**Task to complete**
Say how many lines hold the string "materials"; please write nothing but the number.

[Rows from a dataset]
########################################

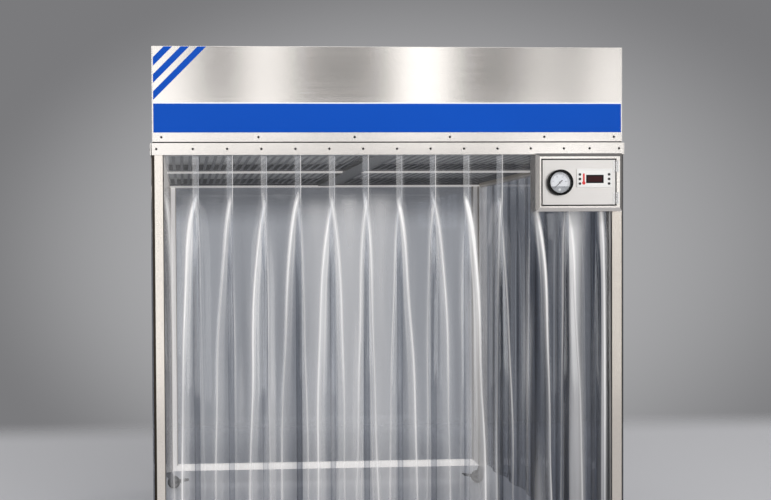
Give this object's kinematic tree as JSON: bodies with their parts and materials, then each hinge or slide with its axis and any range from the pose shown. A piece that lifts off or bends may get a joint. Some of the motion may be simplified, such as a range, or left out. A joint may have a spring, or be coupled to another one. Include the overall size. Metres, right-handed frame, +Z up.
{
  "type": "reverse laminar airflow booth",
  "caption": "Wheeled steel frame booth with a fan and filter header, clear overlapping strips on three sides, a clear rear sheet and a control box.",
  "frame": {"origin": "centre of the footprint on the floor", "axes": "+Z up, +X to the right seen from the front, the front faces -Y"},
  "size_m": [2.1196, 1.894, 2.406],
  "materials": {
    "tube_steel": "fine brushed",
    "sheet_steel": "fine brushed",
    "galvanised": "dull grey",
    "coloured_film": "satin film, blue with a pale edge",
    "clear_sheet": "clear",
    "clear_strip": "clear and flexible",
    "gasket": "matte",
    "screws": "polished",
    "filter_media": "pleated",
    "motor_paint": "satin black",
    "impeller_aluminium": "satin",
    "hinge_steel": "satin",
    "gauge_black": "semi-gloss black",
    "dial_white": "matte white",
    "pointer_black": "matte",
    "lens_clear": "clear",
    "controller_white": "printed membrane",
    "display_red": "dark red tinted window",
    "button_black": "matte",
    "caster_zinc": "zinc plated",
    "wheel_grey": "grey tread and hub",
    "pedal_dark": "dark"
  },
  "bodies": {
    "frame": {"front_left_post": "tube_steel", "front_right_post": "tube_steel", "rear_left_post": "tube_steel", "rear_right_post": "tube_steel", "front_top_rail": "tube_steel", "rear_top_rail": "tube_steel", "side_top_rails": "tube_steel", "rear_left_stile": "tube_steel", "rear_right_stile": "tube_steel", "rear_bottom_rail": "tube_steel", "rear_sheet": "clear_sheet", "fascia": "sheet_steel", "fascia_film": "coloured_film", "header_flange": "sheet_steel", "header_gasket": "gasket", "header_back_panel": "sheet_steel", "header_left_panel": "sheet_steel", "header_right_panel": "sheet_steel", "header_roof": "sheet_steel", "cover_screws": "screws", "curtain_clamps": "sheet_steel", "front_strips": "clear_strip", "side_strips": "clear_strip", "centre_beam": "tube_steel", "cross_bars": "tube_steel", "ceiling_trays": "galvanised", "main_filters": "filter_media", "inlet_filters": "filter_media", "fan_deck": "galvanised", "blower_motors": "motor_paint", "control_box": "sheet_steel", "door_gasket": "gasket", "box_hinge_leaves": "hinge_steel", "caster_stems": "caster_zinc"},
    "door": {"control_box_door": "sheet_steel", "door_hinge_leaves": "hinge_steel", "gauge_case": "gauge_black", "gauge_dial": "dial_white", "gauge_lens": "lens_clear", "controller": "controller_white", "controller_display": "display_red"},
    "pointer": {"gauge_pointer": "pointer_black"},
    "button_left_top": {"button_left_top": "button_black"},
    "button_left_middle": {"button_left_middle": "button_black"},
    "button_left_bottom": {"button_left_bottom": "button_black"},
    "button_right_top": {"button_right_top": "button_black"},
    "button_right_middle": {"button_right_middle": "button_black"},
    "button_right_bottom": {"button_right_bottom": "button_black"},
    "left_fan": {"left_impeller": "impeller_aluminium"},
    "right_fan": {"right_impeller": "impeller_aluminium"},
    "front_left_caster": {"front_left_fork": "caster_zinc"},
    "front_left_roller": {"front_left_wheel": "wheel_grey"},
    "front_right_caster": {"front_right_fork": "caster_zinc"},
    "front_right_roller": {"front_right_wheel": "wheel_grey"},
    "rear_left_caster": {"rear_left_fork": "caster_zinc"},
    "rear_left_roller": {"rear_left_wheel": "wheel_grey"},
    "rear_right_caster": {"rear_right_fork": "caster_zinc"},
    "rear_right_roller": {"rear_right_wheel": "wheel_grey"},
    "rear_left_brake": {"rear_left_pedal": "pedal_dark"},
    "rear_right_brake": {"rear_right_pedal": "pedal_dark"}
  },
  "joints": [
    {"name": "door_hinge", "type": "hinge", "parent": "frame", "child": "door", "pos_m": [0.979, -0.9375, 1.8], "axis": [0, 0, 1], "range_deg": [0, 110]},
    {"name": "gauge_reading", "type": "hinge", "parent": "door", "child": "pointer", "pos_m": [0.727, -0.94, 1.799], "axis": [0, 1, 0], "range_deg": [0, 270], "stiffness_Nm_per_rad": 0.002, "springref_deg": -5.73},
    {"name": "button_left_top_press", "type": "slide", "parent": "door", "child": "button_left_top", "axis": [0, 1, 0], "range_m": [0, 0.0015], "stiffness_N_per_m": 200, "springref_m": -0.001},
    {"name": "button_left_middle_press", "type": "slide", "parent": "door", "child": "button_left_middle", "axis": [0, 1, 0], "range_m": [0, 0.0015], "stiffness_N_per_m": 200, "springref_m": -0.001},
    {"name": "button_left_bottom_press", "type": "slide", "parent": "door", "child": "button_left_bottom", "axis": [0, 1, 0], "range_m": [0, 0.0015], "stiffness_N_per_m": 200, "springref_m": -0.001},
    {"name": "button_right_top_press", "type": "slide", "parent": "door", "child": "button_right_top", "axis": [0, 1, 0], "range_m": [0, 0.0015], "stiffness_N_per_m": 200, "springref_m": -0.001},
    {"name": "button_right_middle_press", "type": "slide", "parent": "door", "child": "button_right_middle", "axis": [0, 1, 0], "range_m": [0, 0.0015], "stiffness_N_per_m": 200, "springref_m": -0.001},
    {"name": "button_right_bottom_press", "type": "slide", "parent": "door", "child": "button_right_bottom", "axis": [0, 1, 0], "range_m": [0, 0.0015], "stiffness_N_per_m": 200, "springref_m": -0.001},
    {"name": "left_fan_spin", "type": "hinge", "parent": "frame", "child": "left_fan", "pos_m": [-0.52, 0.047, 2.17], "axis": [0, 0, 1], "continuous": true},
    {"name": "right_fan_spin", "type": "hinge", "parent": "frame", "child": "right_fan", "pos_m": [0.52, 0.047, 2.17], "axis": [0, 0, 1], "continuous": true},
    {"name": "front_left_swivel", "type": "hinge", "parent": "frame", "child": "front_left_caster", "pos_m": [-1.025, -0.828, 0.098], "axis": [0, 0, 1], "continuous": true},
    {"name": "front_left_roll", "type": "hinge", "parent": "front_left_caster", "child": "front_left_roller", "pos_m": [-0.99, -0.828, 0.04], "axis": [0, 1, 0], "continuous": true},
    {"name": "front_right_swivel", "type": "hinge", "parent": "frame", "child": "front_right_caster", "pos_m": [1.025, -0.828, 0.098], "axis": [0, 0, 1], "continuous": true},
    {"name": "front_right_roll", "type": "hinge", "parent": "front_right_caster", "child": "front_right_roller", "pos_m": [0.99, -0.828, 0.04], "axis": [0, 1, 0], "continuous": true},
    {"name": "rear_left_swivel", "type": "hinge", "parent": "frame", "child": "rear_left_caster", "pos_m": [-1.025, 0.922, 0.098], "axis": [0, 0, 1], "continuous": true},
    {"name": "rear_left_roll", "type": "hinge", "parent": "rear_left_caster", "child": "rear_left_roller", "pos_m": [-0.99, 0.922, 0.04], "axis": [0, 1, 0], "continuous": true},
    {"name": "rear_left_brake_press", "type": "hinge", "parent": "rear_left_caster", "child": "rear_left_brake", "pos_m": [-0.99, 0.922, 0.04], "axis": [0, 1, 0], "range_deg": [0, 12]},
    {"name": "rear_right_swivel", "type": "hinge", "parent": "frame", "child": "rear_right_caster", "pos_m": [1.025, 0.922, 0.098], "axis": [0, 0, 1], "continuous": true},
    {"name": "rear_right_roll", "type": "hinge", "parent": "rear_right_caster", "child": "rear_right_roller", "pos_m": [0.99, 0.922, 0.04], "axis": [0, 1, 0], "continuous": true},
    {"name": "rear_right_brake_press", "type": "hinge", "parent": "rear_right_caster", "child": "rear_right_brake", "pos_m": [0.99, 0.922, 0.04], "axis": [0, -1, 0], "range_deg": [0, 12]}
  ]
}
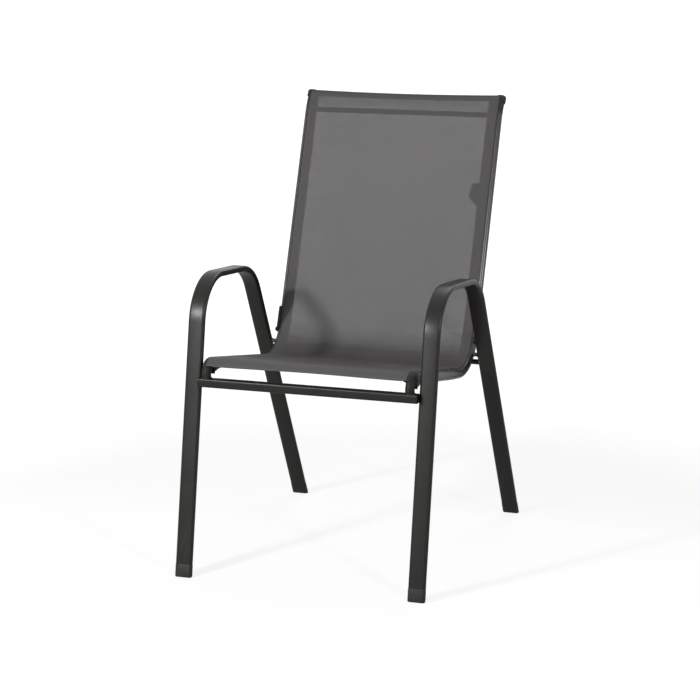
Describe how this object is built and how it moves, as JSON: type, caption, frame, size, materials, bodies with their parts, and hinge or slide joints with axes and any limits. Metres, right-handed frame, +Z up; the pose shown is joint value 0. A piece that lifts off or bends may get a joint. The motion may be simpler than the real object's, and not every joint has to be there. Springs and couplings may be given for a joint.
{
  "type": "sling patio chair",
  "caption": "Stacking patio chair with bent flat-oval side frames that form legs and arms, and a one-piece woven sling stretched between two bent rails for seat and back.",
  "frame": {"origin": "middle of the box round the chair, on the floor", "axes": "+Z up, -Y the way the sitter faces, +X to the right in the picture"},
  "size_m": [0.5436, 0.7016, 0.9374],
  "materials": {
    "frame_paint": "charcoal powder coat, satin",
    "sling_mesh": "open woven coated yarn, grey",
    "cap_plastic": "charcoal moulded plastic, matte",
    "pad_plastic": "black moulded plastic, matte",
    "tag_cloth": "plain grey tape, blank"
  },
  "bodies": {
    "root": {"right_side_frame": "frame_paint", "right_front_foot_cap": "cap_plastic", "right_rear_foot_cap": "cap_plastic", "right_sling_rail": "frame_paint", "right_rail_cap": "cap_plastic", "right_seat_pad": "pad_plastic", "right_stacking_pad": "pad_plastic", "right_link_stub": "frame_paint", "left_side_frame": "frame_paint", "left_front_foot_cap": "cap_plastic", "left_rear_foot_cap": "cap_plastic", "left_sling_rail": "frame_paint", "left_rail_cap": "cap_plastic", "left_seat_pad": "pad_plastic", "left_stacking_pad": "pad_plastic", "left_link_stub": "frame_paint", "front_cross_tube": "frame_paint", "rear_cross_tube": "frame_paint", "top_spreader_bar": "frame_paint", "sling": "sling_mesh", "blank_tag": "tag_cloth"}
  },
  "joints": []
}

########################################

**Task result**
4